Von unserem Korrespondenten Manfred Maurer, Linz
Draußen lautstarker Protest, in der Hofburg lachende Gesichter: Während 5.000 Demonstranten gegen „Nazis in der Regierung“ protestierten, vereidigte der grüne Bundespräsident Van der Bellen auffallend gut gelaunt das neue FPÖ-ÖVP-Kabinett.
Mit versteinerter Miene und finsterem Blick begegnete das Staatsoberhaupt dem ÖVP-Bundeskanzler, der sich die FPÖ als Koalitionspartner geangelt hatte. Kein freundliches Wort kam Thomas Klestil über die Lippen, als er im Februar 2000 den neuen Ministern und Ministerinnen, die wegen der Proteste am Ballhausplatz nur durch einen unterirdischen Gang in die Hofburg gelangt waren, den Amtseid abnahm.
Fast 18 Jahre danach ist ein ehemaliger Grünen-Chef Bundespräsident und wieder kommt ein Schwarzer, der seine Partei auf Türkis umgefärbt hat, mit der FPÖ als Koalitionspartner daher. Das ist nicht die Wunschkoalition des Alexander van der Bellen, der viel lieber eine rot-grüne Regierung oder wieder eine große Koalition angelobt hätte.
Lob und Zeigefinger
Dennoch herrscht sogar eine bemerkenswert gelöste Stimmung im ehemaligen Schlafzimmer der Kaiserin Maria Theresia. Der 31-jährige Sebastian Kurz lauscht mit seinem rechtspopulistischen Vizekanzler Heinz-Christian Strache und der Ministerriege wie ein artiger Junge den Worten des Bundespräsidenten, die viel freundlicher ausfallen, als es die Proteste am Heldenplatz vermuten lassen.
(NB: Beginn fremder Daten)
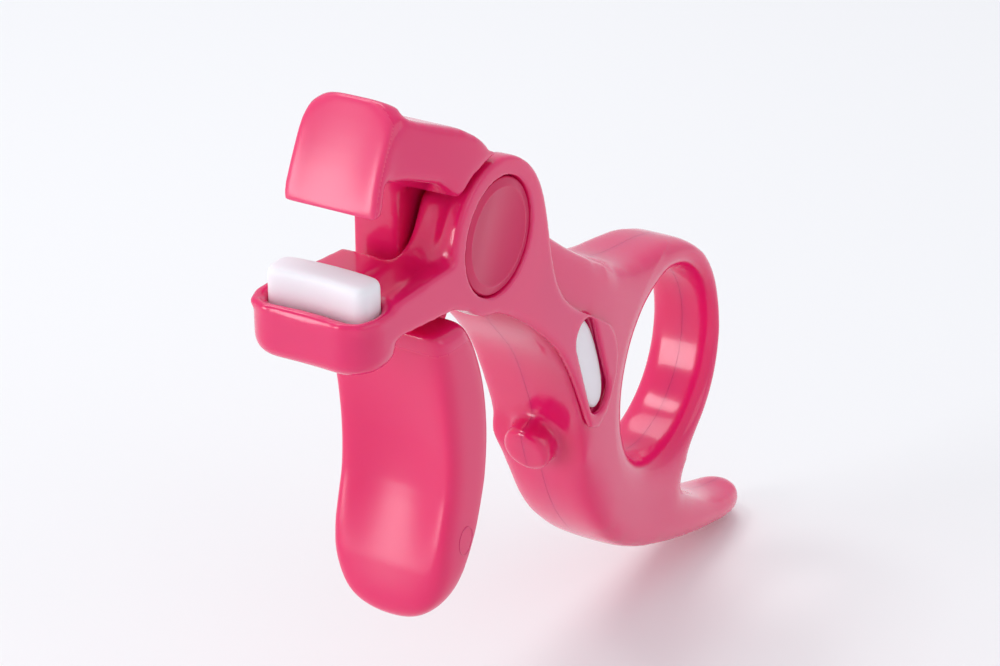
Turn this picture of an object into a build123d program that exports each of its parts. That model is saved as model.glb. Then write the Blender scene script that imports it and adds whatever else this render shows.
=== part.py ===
from build123d import *
import math
import os

# Mini eyelash curler of moulded plastic, held like a pistol by a finger ring. Millimetres.
# Origin: centre of the finger ring. +X runs from the jaws back to the ring, +Z is up, and
# the side with the pad window faces -Y. The frame and the squeeze lever lap at the pivot
# as in a pair of pliers: the frame's half is on the -Y side, the lever's half on the +Y side.

# ---- driving dimensions -------------------------------------------------------------
PIVOT_X = -41.8
PIVOT_Z = 32.1
RING_R = 11.5            # finger hole
RING_MOUTH = 0.9         # how far the hole's mouths flare
GRIP_HALF = 6.2          # half width of the grip beside the pad window
RING_HALF = 5.0          # half width at the finger ring
TAIL_HALF = 4.2          # half width at the tail's tip
SHELL_WALL = 1.7
SEAT_DEPTH = 0.9          # how far bosses and the pad's tray stop inside the surface
HEAD_HALF = 7.2          # outer face of the frame's cheek
CHEEK_R = 8.2
CHEEK_T = 2.6
PLATE_FALL = 0.35        # how much nearer the middle the plate's foot is
BOSS_R = 6.0             # frame's pivot boss
LAP_Y = -0.4             # frame's lapping face
LAP_GAP = 0.25
HUB_Y = 5.4              # outer face of the lever's hub
HUB_R = 8.0
WEB_FRONT = -49.2
HOOD_GAP = 0.4           # hood to cheek
BAR_HALF = 7.2           # lower jaw bar, half length
BAR_FRONT = -66.3
BAR_BACK = -58.4
BAR_LOW = 25.5
BAR_TOP = 30.8
BAR_CORNER = 3.6
BAR_BOW = 0.5            # the jaw follows the eyelid: its middle is set back by this
PAD_LEN = 11.6
PAD_T = 3.8
PAD_H = 6.6
PAD_TOP = 34.3
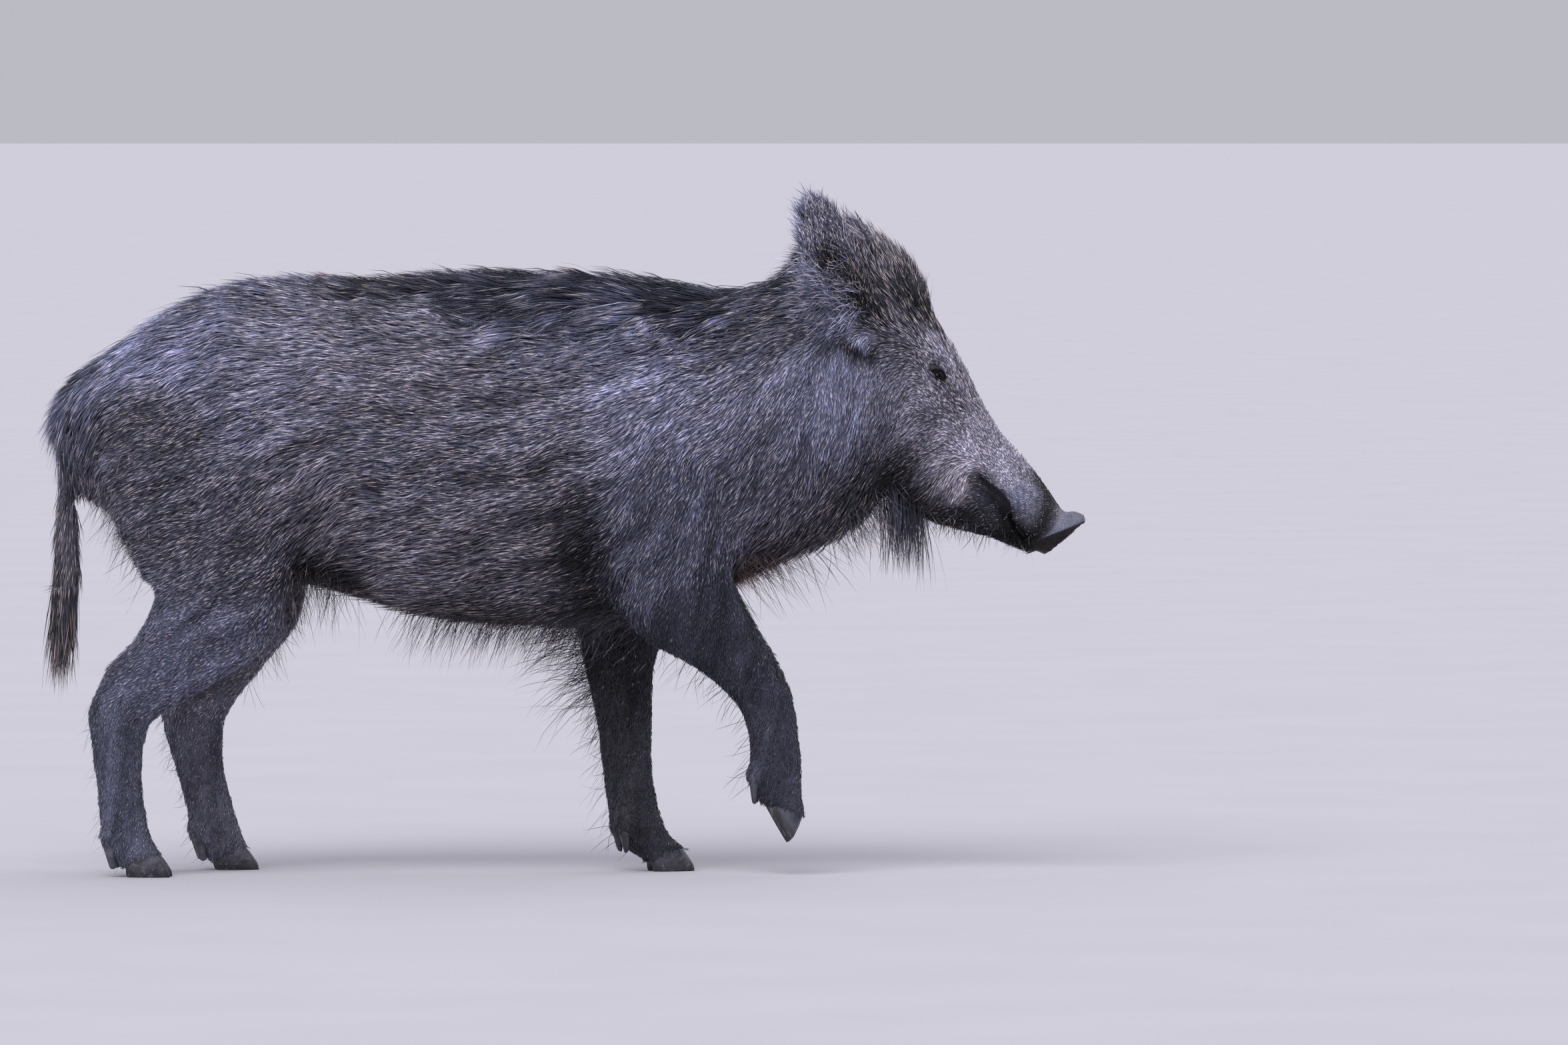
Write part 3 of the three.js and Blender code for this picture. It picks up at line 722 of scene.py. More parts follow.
def from_segment(points, start, end):
    """Distance from a straight line between two places."""
    run = end - start
    share = np.clip((points - start) @ run / (run @ run), 0, 1)
    return np.linalg.norm(points - start - share[:, None] * run, axis=1)


def from_path(points, path):
    """Distance from a bent line on either side of the body."""
    at = np.stack([points[:, 0], np.abs(points[:, 1]), points[:, 2]], axis=1)
    nearest = np.full(len(at), 1e9)
    for start, end in zip(path, path[1:]):
        gap = from_segment(at, np.array(start, float), np.array(end, float))
        nearest = np.minimum(nearest, gap)
    return nearest


def side_distance(points, path):
    """Distance in X and Z from a bent line, however far aside the points are."""
    flat = np.stack([points[:, 0], np.zeros(len(points)), points[:, 2]], axis=1)
    return from_path(flat, [(x, 0, z) for x, z in path])


def markings_and_shades(flecks):
    """How much lighter or darker the markings and painted shades make each vertex, and the pale tips that
    they leave.
    """
    shades = np.ones(len(flecks))
    for path, width, shade, share in MARKINGS_AND_SHADES.values():
        near = bump(side_distance(skin.points / MM, path), width)
        shades = shades * mixed(1, shade, near)
        flecks = flecks * mixed(1, share, near)
    return shades, flecks


lie_field, coat_values = coat_fields()
# Lightness holds painted light and shade as well as the coat's own tone; the bluish tint is partly a
# painted sky sheen.
length_field, angle_field, light_field, fleck_field, blue_and_sheen_field = coat_values.T
marked_and_shaded_field, fleck_field = markings_and_shades(fleck_field)
light_field = light_field * marked_and_shaded_field
bare = skin.spread(in_nodes("nose_disc"), 1)
length_field = length_field * (1 - bare)
skin.move(-skin.spread(coat_depth(length_field, angle_field), 3))

# ------------------------------------------------------------------ forms on the skin

# Muscles and hollows: centre, reach along X, across and up, and how far they stand out.
BODY_FORMS = {
    "shoulder blade": ((112, 135, 640), (42, 60, 85), 5),
    "behind the blade": ((18, 140, 620), (34, 60, 110), -4),
    "upper arm": ((140, 140, 470), (50, 50, 60), 4),
    "elbow pocket": ((42, 135, 432), (26, 60, 34), -9),
    "flank hollow": ((-320, 125, 640), (60, 60, 60), -5),
    "fold pocket": ((-350, 120, 440), (30, 50, 44), -6),
    "haunch": ((-470, 135, 560), (70, 60, 80), 5),
    "ham": ((-560, 110, 470), (40, 60, 60), 3),
    "hip": ((-450, 95, 735), (45, 50, 30), 4),
    "belly": ((-120, 90, 350), (120, 60, 40), 4),
}
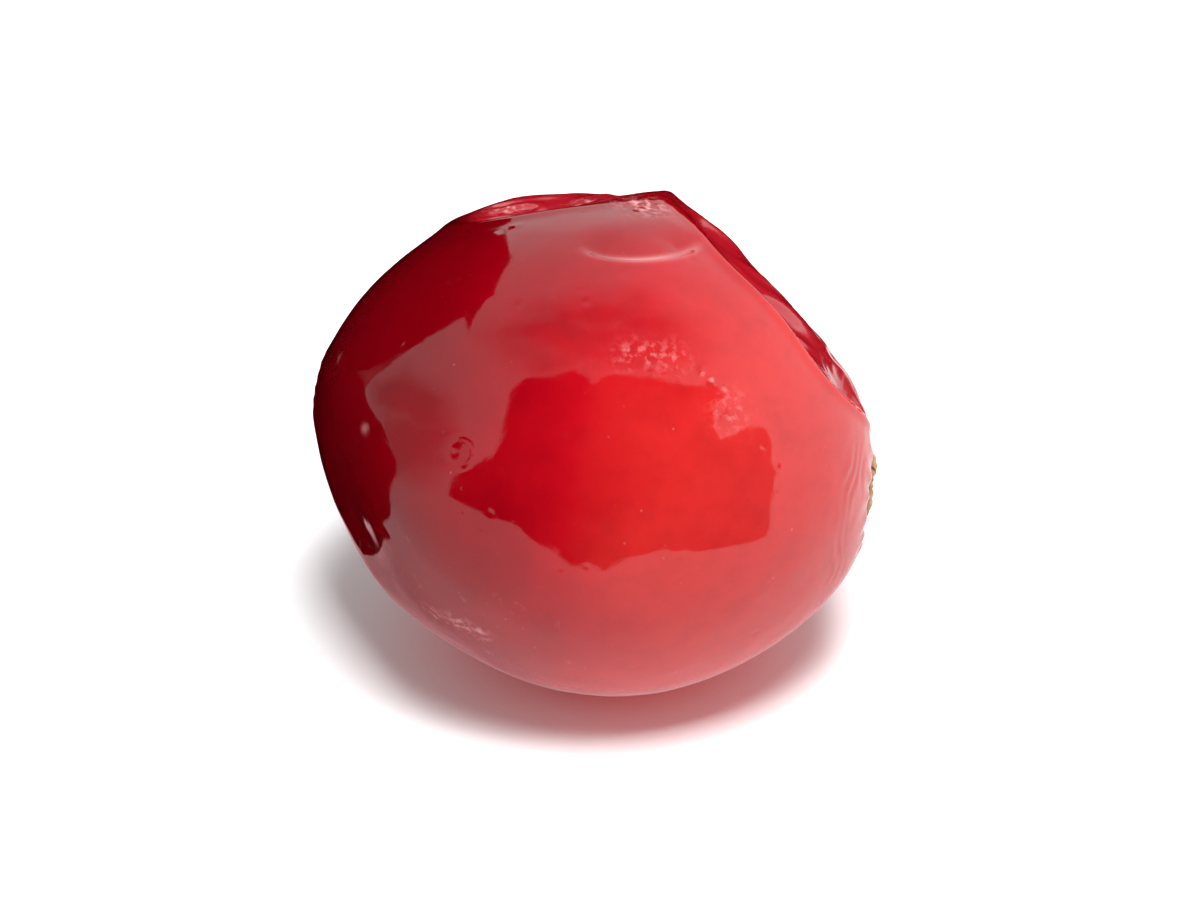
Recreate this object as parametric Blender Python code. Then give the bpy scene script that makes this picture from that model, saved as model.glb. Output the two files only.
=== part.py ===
"""A cranberry lying on its side, in metres, +Z up, on a small flat spot that its soft skin has settled to.

Its core line runs from the stem end at the left, -X, to the blossom end at the right, +X, and dips a bit.
The berry is one body: an egg-shaped form with a few swells and hollows, two pressed-in dents that meet at
a sharp corner of folded skin at the top right, a crease in front of them, a dish for the calyx, and a pit where the
stalk came off.
The calyx is the dry brown crown of the flower: a ring of four short lobes folded in round a sunken disc.
"""

import bmesh
import bpy
import numpy as np
from mathutils import Quaternion, Vector

MM = 0.001

# The berry's centre, over the middle of the whole part's outline on the ground, and the egg form round it.
CENTRE = Vector((-0.057, 0.004, 7.55)) * MM
CORE_LINE = Vector((0.987, -0.036, -0.157)).normalized()
HALF_LENGTH = 9.07 * MM
HALF_WIDTH = 7.87 * MM

# The berry's faces: how many lie along each edge of the cube that they start from, and the way that the
# finest of them face, towards the dents and the calyx, with the share by which they are drawn together there.
BERRY_DIVISIONS = 31
FINEST_WAY = Vector((0.80, 0.20, 0.45)).normalized()
FINEST_SHARE = 0.30

# Broad forms on the egg: the way that each faces, its height (below zero for a hollow) and its spread in
# radians.
SWELLS = (
    ((0.276, 0.552, 0.787), 0.52 * MM, 0.23),
    ((-0.460, 0.508, 0.725), -0.05 * MM, 0.24),
    ((-0.937, -0.329, -0.120), -0.81 * MM, 0.31),
    ((0.300, -0.860, 0.100), 0.16 * MM, 0.45),
    ((-0.350, 0.850, -0.300), -0.22 * MM, 0.33),
    ((-0.620, -0.550, -0.560), -0.34 * MM, 0.36),
    ((0.880, -0.270, -0.385), 0.16 * MM, 0.26),
    ((0.250, -0.560, -0.790), 0.12 * MM, 0.45),
)

# Dents, each as if a large ball had been pressed in: the way that it faces, the least distance left to the
# centre and the ball's radius. The near side of a dent begins at a sharp fold, where the skin stands up, and
# the far side slopes in softly. It starts to soften, and is softest, at these sines of the angle from the
# dent's middle.
DENTS = (
    ((0.756, 0.370, 0.540), 6.83 * MM, 43.1 * MM),
    ((-0.154, 0.586, 0.796), 7.42 * MM, 33.9 * MM),
)
FAR_WAY = (0.0, 0.819, -0.574)
SOFT_START = 0.10
SOFT_FULL = 0.45
SHARP_BLEND = 0.21 * MM
SOFT_BLEND = 1.50 * MM
FOLD_HEIGHT = 0.08 * MM
FOLD_WIDTH = 0.28 * MM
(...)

Während dort wohl auch viele Wähler Van der Bellens Transparente mit Aufschriften wie «Lasst Nazis nicht regieren» oder «Wir wollen keine Nazi-Schweine» schwingen, lobt Van der Bellen in einem Rückblick auf die Koalitionsverhandlungen die «kooperative und lösungsorientierte Art» der beiden Regierungspartner. Er schätze es sehr, dass es gelungen sei, tragfähige Lösungen zu erarbeiten. «Und so muss eine Bundesregierung auch arbeiten», formuliert der Bundespräsident den Auftrag zur Fortsetzung des kooperativen Geistes, was auch als erhobener Zeigefinger zu interpretieren ist.
Denn Illusionen hat sich Van der Bellen von Anfang keine gemacht. Anders als Klestil seinerzeit fügte er sich jedoch der verfassungsmäßigen Realität, welche dem Staatsoberhaupt nur beschränkte Möglichkeiten hinter den Kulissen einräumt. Aber die nutzte «VdB» umso mehr. Während Klestil damals vergeblich eine Fortsetzung der großen Koalition zu ertrotzen versucht hatte, schaltetet sich der seit 2016 amtierende Präsident aktiv in die Koalitionsverhandlungen ein, ließ sich nicht nur über deren Fortgang informieren, sondern forderte auch.
Der dritte Verhandler
So stellte er von Anfang an klar, dass er FPÖ-Generalsekretär Harald Vilimsky, der im Europaparlament zugleich Vizefraktionschef der EU-feindlichen «Europa der Nationen und der Freiheit» (ENF) ist, und den sehr weit rechts stehenden Wiener Vizebürgermeister Johann Gudenus nicht als Minister akzeptieren würde.
Van der Bellen hat sich quasi zur dritten Verhandlungspartei gemacht. Er verlangte ein klares Bekenntnis zu Europa, die Einhaltung der Grund- und Freiheitsrechte sowie einen lediglich maßvollen Umbau in Richtung direkter Demokratie. Damit rannte er zwar beim angehenden Kanzler Kurz offene Türen ein, für die FPÖ bedeutete es aber das Schlucken einiger Kröten.
Das erklärt, warum Van der Bellen bei der Vereidigung sogar zum Scherzen aufgelegt war, als er seinen im Vorjahr im Rennen um die Hofburg unterlegenen FPÖ-Gegenkandidaten Norbert Hofer als Infrastrukturminister angelobte. Und FPÖ-Chef Strache fand es auch einfach nur lustig, als ihn der Staatschef beim obligaten Handschlag nach dem Gelöbnis fast übersehen hätte.
Während sich die frisch gebackenen Regierungsmitglieder in der Hofburg zuprosteten, waren rund 5.000 Demonstranten draußen alles andere als in Feierlaune. Allerdings: Im Februar 2000 waren dreimal mehr Menschen zu dem Protest gekommen. Und anders als damals verliefen die Kundgebungen diesmal zum Glück ohne größere Zwischenfälle und ohne Verletzte.